Live album by Christos Dantis
- Released: 2007
- Recorded: 2007
- Genre: Rock, pop-rock, funk rock, soul
- Language: English, Greek
- Label: Sony BMG, Columbia
- Producer: Christos Dantis

Christos Dantis chronology
| Min Peis Pote (2006) | Rock + Live (2007) | Ektos Trohias (2008) |

Singles from Rock + Live
- "To Teleftaio Potiraki (feat.
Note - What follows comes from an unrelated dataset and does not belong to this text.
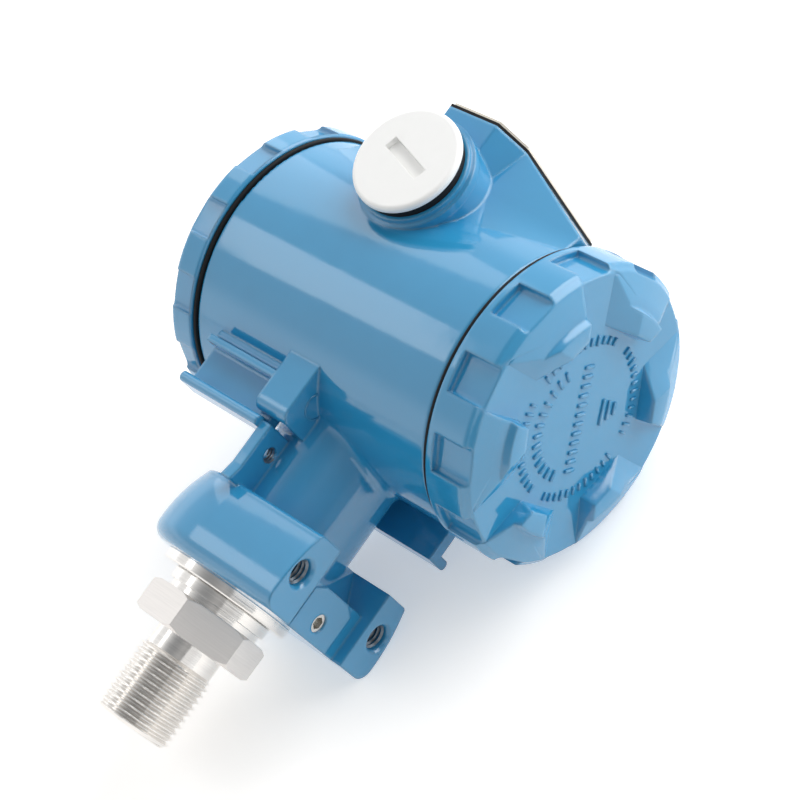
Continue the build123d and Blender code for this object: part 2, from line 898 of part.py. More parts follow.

Peggy Zina)" Released: 2007; "Gia To Kalo Mou" Released: 2007;

= Rock + Live =

Rock + Live is the second live album by Christos Dantis and first from a solo concert, recorded from his MAD Secret Concert and released in 2007 in Greece and Cyprus by Sony BMG Greece. The album is composed mostly of covers of other artists, most of which is English-language material. The album also features guest appearances by Kostas Tournas, who Dantis previously collaborated on an album with, Peggy Zina, Tamta, and Kostas Martakis. The entire album possesses a rock theme. The concert was broadcast on ANT1 and its main supporters were Flocafé and Samsung Hellas.

==Track listing==
Disc 1
1. "Somebody Told Me" (The Killers)
2. "Ruby" (Kaiser Chiefs)
3. "Instabile" (Nek)
4. "Un Film di Fantasia" (Tainia Fantasias) (Fili Gia Panda)
5. "Vithos" (Depth)
6. "Fly Away" (Lenny Kravitz)
7. "Dani California" (Red Hot Chili Peppers)
8. "Kommatia" (Pieces)
9. "Desire" (U2)
10. "No Madonna"
11. "Min tis to Peis" (Don't tell her) (with Kostas Tournas)
12. "Gia To Kalo Mou" (For my own good) (Giannis Miliokas)

Disc 2
1. "To Teleftaio Potiraki" (with Peggy Zina) (The last shot)
2. "Heaven" (Bryan Adams)
3. "Psycho Killer" (Talking Heads)
4. "One Way or Another" (Blondie
5. "Summertime Blues" (with Kostas Martakis) (Eddie Cochran)
6. "It's a Man's Man's Man's World" (James Brown)
7. "Superstition" (Stevie Wonder)
8. "Black Betty" (Iron Head)
9. "Hoochie Coochie Man" (Muddy Waters)
10. "Are You Gonna Go My Way" (with Tamta) (Lenny Kravitz)
11. "Boulevard of Broken Dreams" (Green Day)
12. "Alcoholic" (Starsailor)
13. "Bleeding" (Matono) (Peggy Zina)

==Single==
To Teleftaio Potiraki
Dantis' collaboration with Zina was the first single from the album. The music video was created using footage from the live performance.
Gia To Kalo Mou
Dantis' cover of Giannis Miliokas' "Gia To Kalo Mou" was the second single from the album. A music video of the live performance was released.
==Promotion==
Dantis performed James Brown's "It's a Man's Man's Man's World" onstage at the sixth Arion Music Awards on October 29, 2007.